I was made redundant a few months ago. Still no joy in finding a job. I want a major change in my life. I can afford to live (frugally) until maybe late Summer 2009. Also I'm studying but don't expect to make much money in my new profession. Have always wanted to be involved in a shop or small business. I've a small amount of capital and would love to find one of these small businesses who are crying out for cash but who can't extract cash from the banks. I would want to invest some cash and maybe work there 3 days a week. This might not be the most sensible thing to do but it seems ideal to me. My course is demanding so I need the 2 days to study. 
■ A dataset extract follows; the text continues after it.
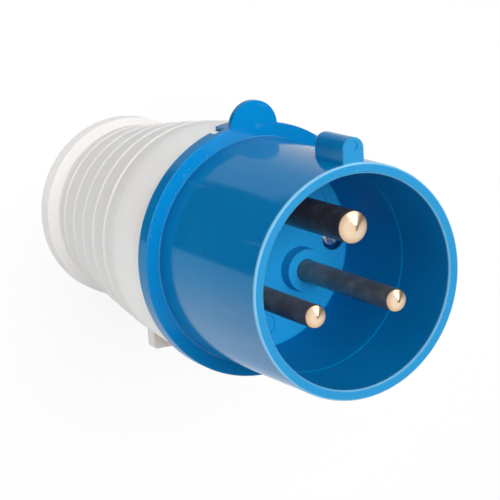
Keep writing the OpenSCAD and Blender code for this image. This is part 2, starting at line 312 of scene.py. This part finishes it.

My query is, where do I find a little business or shop that I might be interested in and who might be interested in my input (cash and 3 days work weekly). Any guidance or ideas would be welcomed.

Thanks, regards


----------



## Bluebells (19 Nov 2008)

*Re: Help!  I've Been Downsized*

There was a lady in today's I.Independent, who has a teashop in Powerscourt, and has been turned down by her bank for E5000. She needs it to buy Christmas stock.


----------



## Calicoro (19 Nov 2008)

*Re: Help!  I've Been Downsized*

Thank you so much Bluebell!!


----------



## PaddyW (19 Nov 2008)

*Re: Help!  I've Been Downsized*

I think I saw that on the tv too, might be worth a shot


----------



## ClubMan (19 Nov 2008)

*Re: Help!  I've Been Downsized*

Bear in mind that any business that might be in danger of collapse over a relatively small sum like €5K is arguably not viable anyway so be wary of putting your own money and time into such a venture.


----------



## Purple (21 Nov 2008)

*Re: Help!  I've Been Downsized*



ClubMan said:


> Bear in mind that any business that might be in danger of collapse over a relatively small sum like €5K is arguably not viable anyway so be wary of putting your own money and time into such a venture.



I agree and if you are the sort of person that can’t figure that out on your own then maybe you shouldn’t be investing in a business...


----------



## Anglican (22 Nov 2008)

*Re: Help!  I've Been Downsized*



Purple said:


> I agree and if you are the sort of person that can’t figure that out on your own then maybe you shouldn’t be investing in a business...


 
Purple - I don't see why you think I'm the sort of person that can't figure it out on my own.  You're jumping to conclusions.


----------



## Purple (22 Nov 2008)

*Re: Help!  I've Been Downsized*



Anglican said:


> Purple - I don't see why you think I'm the sort of person that can't figure it out on my own.  You're jumping to conclusions.



My apologies; my tone was all wrong.


----------



## rmelly (22 Nov 2008)

*Re: Help!  I've Been Downsized*



Anglican said:


> Purple - I don't see why you think I'm the sort of person that can't figure it out on my own. You're jumping to conclusions.


 
Are you Calicoro as well?


----------



## Complainer (22 Nov 2008)

*Re: Help!  I've Been Downsized*

Why put your capital at risk while you learn a new business? Keep your capital, look for a part-time that meets your needs, and you can invest later, when you know a bit more about the business in question.


----------



## Anglican (22 Nov 2008)

*Re: Help!  I've Been Downsized*



rmelly said:


> Are you Calicoro as well?


 
Rmelly, yes.  Apologies for confusion.


----------



## Anglican (22 Nov 2008)

*Re: Help!  I've Been Downsized*



Complainer said:


> Why put your capital at risk while you learn a new business? Keep your capital, look for a part-time that meets your needs, and you can invest later, when you know a bit more about the business in question.


 
Hi Complainer.  That's a very good point. I spotted a little retail business a few weeks ago that I'd love to be involved in.  I've done nothing about it yet.  There is nobody else in Dublin in this business so nowhere else to learn it.  But it's something I'm very interested in.  Very out of fashion for years but there seems to be a growing interest.  How the credit crunch will affect this business (2 years old) I can't imagine.  It's the sort of thing a smallish number of people would be very interested in.  I'd imagine the average spend would be €5 to €100.  

I have a profession which, if necessary, I could continue 2/3 days a week (if I really had to!) and if I can get a job.  This new proposition would be a completely and utterly new departure for me. I've never been involved in retail.  I've lots of ideas on how the business could be run but I'm aware that I have no experience and my ideas could be rubbish.  I suppose I could approach them and ask them for a job in their shop.......  The other advantage of this of course is that I would get to see what the current owners are like.

As I said, this is a new departure for me and I'd really welcome any input from anyone.

Thanks


----------